“Evermore in the world is this marvelous balance of beauty and disgust, magnificence and rats.”
(Ralph Waldo Emerson)
When asked, I can readily name the three things I love best in this world. In alphabetical order they are: photography, squirrels, and writing. (My love for the humans in my life occupies its own, singular space.) The three combine into one of the most satisfying uses of my time; to share the stories of the furballs in my life, illustrated with photographs, is more or less how both my writing and my photography came to fruition. It’s how I found my own little niche, so to speak.
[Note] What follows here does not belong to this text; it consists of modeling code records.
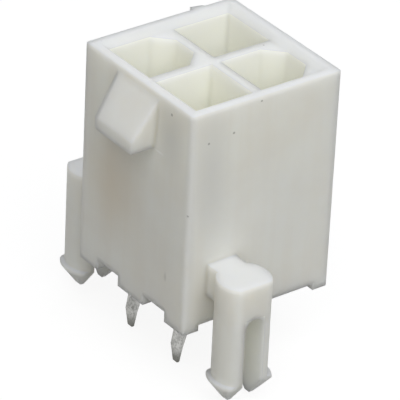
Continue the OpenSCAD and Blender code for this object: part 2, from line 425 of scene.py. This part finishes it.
def mark_group():
    """One soft oval mark, where far is |(position - centre) / reach|.

    The mask is 1 where far is under the core, and falls smoothly to 0 where far is 1.
    """
    tree, start, end = new_group(
        "Soft mark",
        (("Position", "NodeSocketVector", None),
         ("Centre", "NodeSocketVector", (0.0, 0.0, 0.0)),
         ("Reach", "NodeSocketVector", (0.001, 0.001, 0.001)),
         ("Core", "NodeSocketFloat", 0.0)),
        (("Mask", "NodeSocketFloat"),))
    offset = node(tree, "ShaderNodeVectorMath", (-600, 0), operation="SUBTRACT")
    link(tree, start.outputs["Position"], offset.inputs[0])
    link(tree, start.outputs["Centre"], offset.inputs[1])
    scaled = node(tree, "ShaderNodeVectorMath", (-400, 0), operation="DIVIDE")
    link(tree, offset.outputs[0], scaled.inputs[0])
    link(tree, start.outputs["Reach"], scaled.inputs[1])
    far = node(tree, "ShaderNodeVectorMath", (-200, 0), operation="LENGTH")
    link(tree, scaled.outputs[0], far.inputs[0])
    fade = ramp(tree, (100, 0), far.outputs["Value"], rise=(1.0, 0.0))
    link(tree, start.outputs["Core"], fade.node.inputs["From Min"])
    link(tree, fade, end.inputs["Mask"])


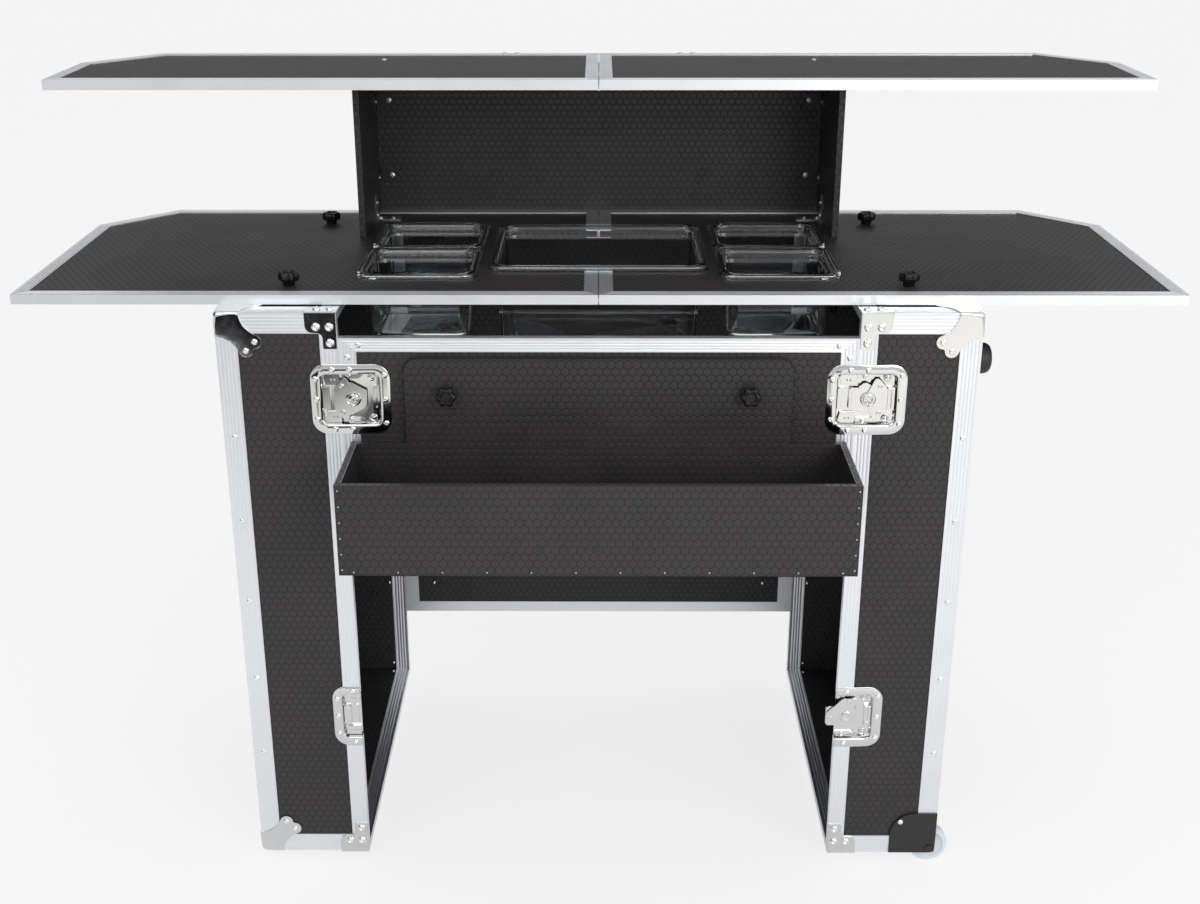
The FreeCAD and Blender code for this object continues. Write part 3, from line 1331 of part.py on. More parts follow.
def star_knobs():
    """Four knobs that bolt the counter to the legs, and two that hold the tray."""
    for side in (LEFT, RIGHT):
        for word, y in zip(("front", "rear"), counter_knob_rows()):
            seat = (side_x(side, COUNTER_KNOB_X), y, f"{COUNTER_PLY_TOP} + hand_clearance")
            star_knob(f"counter_knob_{word}_{'left' if side == LEFT else 'right'}", seat, LEVEL,
                      "counter_thickness + cap_sheet + ply_thickness")
    for side, (x, y, z) in zip((LEFT, RIGHT), tray_knob_seats()):
        star_knob(f"tray_knob_{'left' if side == LEFT else 'right'}", (x, f"{y} - hand_clearance", z),
                  ALONG["-y"],
                  "tray_wall + profile_wall + ply_thickness")


# Food pans: name, side, centre and sizes
def small_pan(side, row):
    """A small pan's entry: two rows on each side of the large one."""
    x = side_x(side, f"{BAY_HALF} - pan_bay_gap - small_pan_length / 2")
    y = f"{COUNTER_FRONT} + small_pan_front + small_pan_width / 2 + {row} * (small_pan_width + small_pan_gap)"
    name = f"pan_{'front' if row == 0 else 'rear'}_{'left' if side == LEFT else 'right'}"
    return (name, side, x, y, f"{COUNTER_PLY_TOP} + hand_clearance", "small_pan_length", "small_pan_width",
            "small_pan_depth")


PANS = [small_pan(side, row) for side in (LEFT, RIGHT) for row in (0, 1)]
PANS.append(("pan_centre", 0, "0", f"{COUNTER_FRONT} + large_pan_front + large_pan_width / 2",
             f"{COUNTER_TOP} + hand_clearance", LARGE_PAN_LENGTH, "large_pan_width", "large_pan_depth"))


def pan_cutter(pan):
    """The cut-out in the counter for a pan's tub."""
    name, side, x, y, z, length, width, depth = pan
    across = f"({length} - 2 * pan_rim_lap + 2 * pan_hole_clearance)"
    along = f"({width} - 2 * pan_rim_lap + 2 * pan_hole_clearance)"
    return block("pan_hole", (f"{x} - {across} / 2", f"{y} - {along} / 2", f"{COUNTER_BOTTOM} - overrun"),
                 (across, along, "counter_thickness + 2 * overrun"))


def pan_form(name, length, width, top, depth, corner, taper=None):
    """A rounded block about its own axis that reaches down from a height."""
    owner = body(name)
    pad(owner, centred(owner, length, width, top), depth, down=True, taper=taper)
    if taper:
        fillet(owner, corner, lambda middle, ends: middle.z < 0)
    else:
        fillet(owner, corner, lambda middle, ends: upright(ends))
    return owner


def food_pan(pan):
    """A clear moulded pan: a tapered tub that hangs in the counter by its turned-down rim."""
    name, side, x, y, z, length, width, depth = pan
    tub_length, tub_width = f"{length} - 2 * pan_rim_lap", f"{width} - 2 * pan_rim_lap"
    rim = pan_form("pan_rim", length, width, "pan_rim_height", "pan_rim_height", "pan_corner")
    under = pan_form("pan_underside", f"{length} - 2 * pan_wall", f"{width} - 2 * pan_wall",
                     "pan_rim_height - pan_wall", "pan_rim_height", "pan_corner - pan_wall")
    tub = pan_form("pan_tub", tub_length, tub_width, "pan_rim_height", depth, "tub_corner", "pan_taper")
    cavity = pan_form("pan_cavity", f"{tub_length} - 2 * pan_wall", f"{tub_width} - 2 * pan_wall",
                      "pan_rim_height",
                      f"{depth} - pan_wall", "tub_corner - pan_wall", "pan_taper")
    pan_solid = cut(name, fuse("pan_solid", cut("pan_lip", rim, under), tub), cavity)
    return node(place(pan_solid, (x, y, z)), name)


write_sheet()
leg_panels(LEFT)
leg_panels(RIGHT)
leg_edge_angles(LEFT)
leg_edge_angles(RIGHT)
leg_closing_frame(LEFT)
leg_closing_frame(RIGHT)
corner_caps()
corner_braces()
rivets()
brace_rivets()
rubber_feet()
castor_brackets()
castor_axles()
castor_wheel(FRONT)
castor_wheel(REAR)
handle_dishes()
handle_bail(LEFT)
handle_bail(RIGHT)
latch_keepers()
latch_dishes()
for latch in LATCHES:
    if has_turn(*latch[1:]):
        latch_hook(*latch)
        latch_turn(*latch)
apron()
fascia()
speed_rail_tray()
lower_counter()
upper_counter()
counter_hinges()
riser_panels()
riser_angles()
riser_foot_brackets()
screws()
star_knobs()
for pan in PANS:
    food_pan(pan)
doc.recompute()

# Check every object, then write each piece
failed = [item.Name for item in doc.Objects if "Invalid" in item.State or "Error" in item.State]
for item in NODES:
    if item.Shape.isNull() or not item.Shape.isValid() or not item.Shape.Solids:
        failed.append(item.Label)
if failed:
    raise SystemExit(f"these objects failed: {sorted(set(failed))}")

os.makedirs("parts", exist_ok=True)
for item in NODES:
    item.Shape.exportStep(f"parts/{item.Label}.step")
whole = FreeCAD.BoundBox()
for item in NODES:
    whole.add(item.Shape.BoundBox)
print(f"{len(NODES)} nodes, {whole.XLength:.1f} x {whole.YLength:.1f} x {whole.ZLength:.1f} mm")
print(f"from {whole.XMin:.2f}, {whole.YMin:.2f}, {whole.ZMin:.2f}")
print(f"to {whole.XMax:.2f}, {whole.YMax:.2f}, {whole.ZMax:.2f}")
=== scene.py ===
import itertools
import math

import bmesh
import bpy
from mathutils import Matrix, Vector
from mathutils.geometry import delaunay_2d_cdt

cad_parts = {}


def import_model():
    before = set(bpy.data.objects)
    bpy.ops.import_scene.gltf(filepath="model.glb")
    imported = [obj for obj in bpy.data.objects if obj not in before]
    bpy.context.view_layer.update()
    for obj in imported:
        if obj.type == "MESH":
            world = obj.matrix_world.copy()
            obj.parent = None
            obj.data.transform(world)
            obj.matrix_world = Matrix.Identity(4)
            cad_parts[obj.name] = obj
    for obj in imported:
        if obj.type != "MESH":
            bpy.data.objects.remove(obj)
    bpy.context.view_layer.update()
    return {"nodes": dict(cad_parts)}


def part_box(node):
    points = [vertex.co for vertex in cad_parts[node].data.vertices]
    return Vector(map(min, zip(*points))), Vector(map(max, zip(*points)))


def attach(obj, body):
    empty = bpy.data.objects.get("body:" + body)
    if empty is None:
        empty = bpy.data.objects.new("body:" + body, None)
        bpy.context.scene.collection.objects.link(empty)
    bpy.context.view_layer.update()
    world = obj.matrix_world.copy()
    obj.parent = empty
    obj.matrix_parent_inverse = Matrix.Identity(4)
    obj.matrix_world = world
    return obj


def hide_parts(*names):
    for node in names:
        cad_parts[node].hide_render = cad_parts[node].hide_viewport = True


# The looks of a portable bar on a road-case base. Shapes are worked out in millimetres, in the frame's own
# axes: X to the bartender's right, Y towards the customers, Z up.

MM = 0.001
LEFT, RIGHT = -1, 1
FRONT, REAR = 1, -1
ROOT_3 = math.sqrt(3)

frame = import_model()


def box(node):
    """A CAD node's lowest and highest corner, in millimetres."""
    low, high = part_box(node)
    return low / MM, high / MM


# Places read from the frame
RIM_LOW, RIM_HIGH = box("right_leg_closing_frame")
BAY = RIM_LOW.x
LEG_FRONT, LEG_REAR = RIM_LOW.y, RIM_HIGH.y
LEG_BOTTOM, LEG_TOP = RIM_LOW.z, RIM_HIGH.z
RIM = RIM_HIGH.x - RIM_LOW.x
OUTSIDE = box("right_leg_edge_angles")[1].x
APRON_LOW, APRON_HIGH = box("apron_frame")
FASCIA_LOW, FASCIA_HIGH = box("fascia_frame")
SHELL = APRON_HIGH.y - APRON_LOW.y
LATCH_LEVELS = {"upper": APRON_HIGH.z - 90.0, "lower": FASCIA_LOW.z + 109.5}

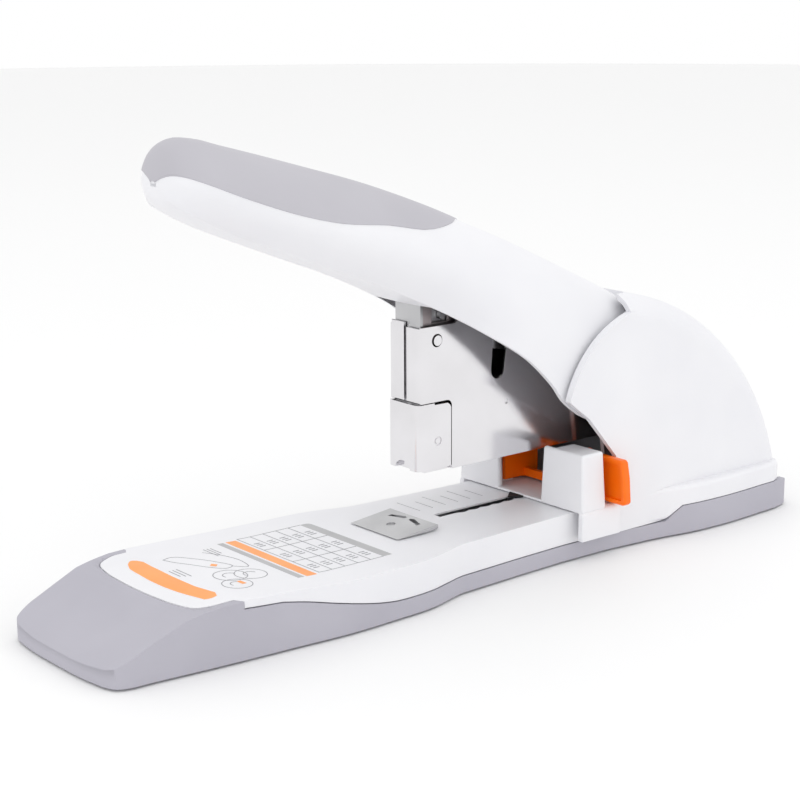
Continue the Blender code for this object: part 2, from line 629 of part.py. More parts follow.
def make_guide():
    saddle = [(-30.9, 7.5), (-30.9, 16.2), (-29.4, GUIDE_TOP), (29.4, GUIDE_TOP), (30.9, 16.2),
              (30.9, 7.5), (28.7, 7.5), (28.7, 17.1), (-28.7, 17.1), (-28.7, 7.5)]
    guide = slab("paper_guide", "white", [saddle], GUIDE_FRONT, GUIDE_REAR, "X")
    back = GUIDE_FRONT + TOWER_DEPTH
    for side, sign in (("near", -1), ("far", 1)):
        plan = [(GUIDE_FRONT, 10.3), (183.2, 10.3), (183.2, 14.6), (back, 14.6), (back, 29.6),
                (GUIDE_FRONT, 29.6)]
        tower = slab(f"tower_{side}", None, [[(x, sign * y) for x, y in plan]], 17.5, TOWER_TOP,
                     "Z")
        boolean(guide, tower, "UNION")
    foot = block("guide_foot", "grey", (184.5, -0.4, 12.6), (190.0, 2.4, 16.7))
    boolean(foot, block("foot_flange", None, (184.5, -4.0, 12.6), (190.0, 6.0, 14.6)), "UNION")
    arrow = [(176.6, 1.0), (180.6, -2.4), (180.6, 4.4)]
    pointer = slab("guide_pointer", "rubber", [arrow], 17.1, 17.7, "Z")
    return [guide, foot, pointer]


def make_release():
    ear = [(13.5, 18.6), (37.0, 18.6), (35.6, 34.0), (13.5, 34.0)]
    front, back = 194.6, 197.8
    grip = block("release_grip", "orange", (front + 0.5, -13.2, 19.2), (back - 0.9, 13.2, 22.0))
    for side, sign in (("near", -1), ("far", 1)):
        wing = slab(f"ear_{side}", None, [[(sign * y, z) for y, z in ear]], front, back, "X")
        boolean(grip, wing, "UNION")
        low, high = sorted((sign * 12.8, sign * 14.2))
        web = block(f"web_{side}", None, (185.9, low, 18.9), (WEB_REAR, high, 33.4))
        boolean(grip, web, "UNION")
    return grip


# ---------------------------------------------------------------- assembly

def build():
    make_tray()
    make_cover()
    make_base_inside()
    make_feet_and_screws()
    make_housing()
    make_bracket()
    coil("lift_spring", (232.0, 0, 0), 4.5, 1.2, 6, 7.2, 34.2)
    coil("handle_spring", (HANDLE_PIVOT[0], 0, HANDLE_PIVOT[1]), 5.6, 1.3, 3, 16.6, 21.0, "Y")
    pin = (HANDLE_PIVOT[0], 0, HANDLE_PIVOT[1])
    hang([make_handle_shell(), make_pad()] + make_handle_inside(), "handle_pivot", pin)
    head = hang(make_head(), "head_pivot", (HEAD_PIVOT[0], 0, HEAD_PIVOT[1]))
    lever, driver = make_drive()
    hang(lever, "lever_pivot", (LEVER_PIVOT[0], 0, LEVER_PIVOT[1]), head)
    hang(driver, "driver_slide", (133.0, 0, 66.0), head)
    hang([make_follower()], "follower_slide", (174.5, 0, 36.4), head)
    coil("follower_spring", (0.0 + LENGTH / 2, 0, 50.2), 2.2, 0.6, 9, 183.6 - LENGTH / 2,
         202.6 - LENGTH / 2, "X", 10)
    guide = hang(make_guide(), "guide_slide", (GUIDE_FRONT, 0, 17.1))
    hang([make_release()], "release_slide", (194.6, 0, 18.6), guide)
    coil("release_spring", (LENGTH / 2, 22.0, 26.0), 2.2, 0.5, 3, 192.2 - LENGTH / 2,
         194.2 - LENGTH / 2, "X", 10)


build()
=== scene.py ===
import json
import math

import bmesh
import bpy
from mathutils import Matrix, Vector


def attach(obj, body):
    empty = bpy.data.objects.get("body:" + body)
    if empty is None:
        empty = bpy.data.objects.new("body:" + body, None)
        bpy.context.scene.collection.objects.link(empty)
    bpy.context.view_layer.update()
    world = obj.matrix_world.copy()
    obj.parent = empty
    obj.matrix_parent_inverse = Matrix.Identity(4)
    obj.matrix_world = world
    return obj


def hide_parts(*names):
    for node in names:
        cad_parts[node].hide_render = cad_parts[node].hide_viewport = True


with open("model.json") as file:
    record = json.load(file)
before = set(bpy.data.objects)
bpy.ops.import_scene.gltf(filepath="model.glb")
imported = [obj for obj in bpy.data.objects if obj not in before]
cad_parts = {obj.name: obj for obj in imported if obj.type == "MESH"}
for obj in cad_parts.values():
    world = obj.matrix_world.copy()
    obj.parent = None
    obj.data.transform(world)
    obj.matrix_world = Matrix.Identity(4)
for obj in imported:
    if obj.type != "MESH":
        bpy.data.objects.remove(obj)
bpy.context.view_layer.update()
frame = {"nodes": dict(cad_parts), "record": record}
print("frame loaded")

# stations are millimetres back from the nose; the frame's origin is under the middle
bodyLength = 292.0
handlePivot = (213.8, 44.5)


def spot(station, y, z):
    return Vector(((station - bodyLength / 2) / 1000, y / 1000, z / 1000))


# ---- building tools

def meshObject(name, bm, angle=35):
    mesh = bpy.data.meshes.new(name)
    bm.to_mesh(mesh)
    bm.free()
    mesh.shade_smooth()
    mesh.set_sharp_from_angle(angle=math.radians(angle))
    thing = bpy.data.objects.new(name, mesh)
    bpy.context.scene.collection.objects.link(thing)
    return thing


def ringVerts(bm, points):
    verts = [bm.verts.new(p) for p in points]
    edges = [bm.edges.new((a, b)) for a, b in zip(verts, verts[1:] + verts[:1])]
    return verts, edges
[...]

Most days, it’s an easy, comfortable balance. I feed the wilds and my educational animals, I sit quietly and observe while wielding a camera, process the photographs, and then sit down and let the experiences flow out in words. But come “baby season”, once in spring and again in middle-to-late summer, I find that balance goes askew and there are far too many days when it’s all I can do to get everyone fed and work the long hours of my day job, let alone even feed my own Self.
It’s been a whirlwind since Labor Day weekend when we took in 3 grown squirrels with closed-head injuries, and in the following 2 weeks took in 6 individually-orphaned babies. I also squirrelnapped two teeny-tiny “mini foxers” when my subpermittee left them here to go on a long-planned vacation, and then took in one of our yearling yard pals who showed up gravely ill with a horrible, deep-seated facial abscess. When I’m not working 60-80 hours a week, I can handle far more than this with one hand tied behind my back, even though each one is a unique case and more than one required critical care. Now, when at last everyone is relatively stable, it occurs to me that while my cameras have accumulated photographs, there has been little to no time to process them. Not to mention that it is high time to finish the 2009 calendar for A Squirrel’s Tale; one of the ways my photography helps raise funds for my non-profit wildlife rehabilitation organization.
Ouch.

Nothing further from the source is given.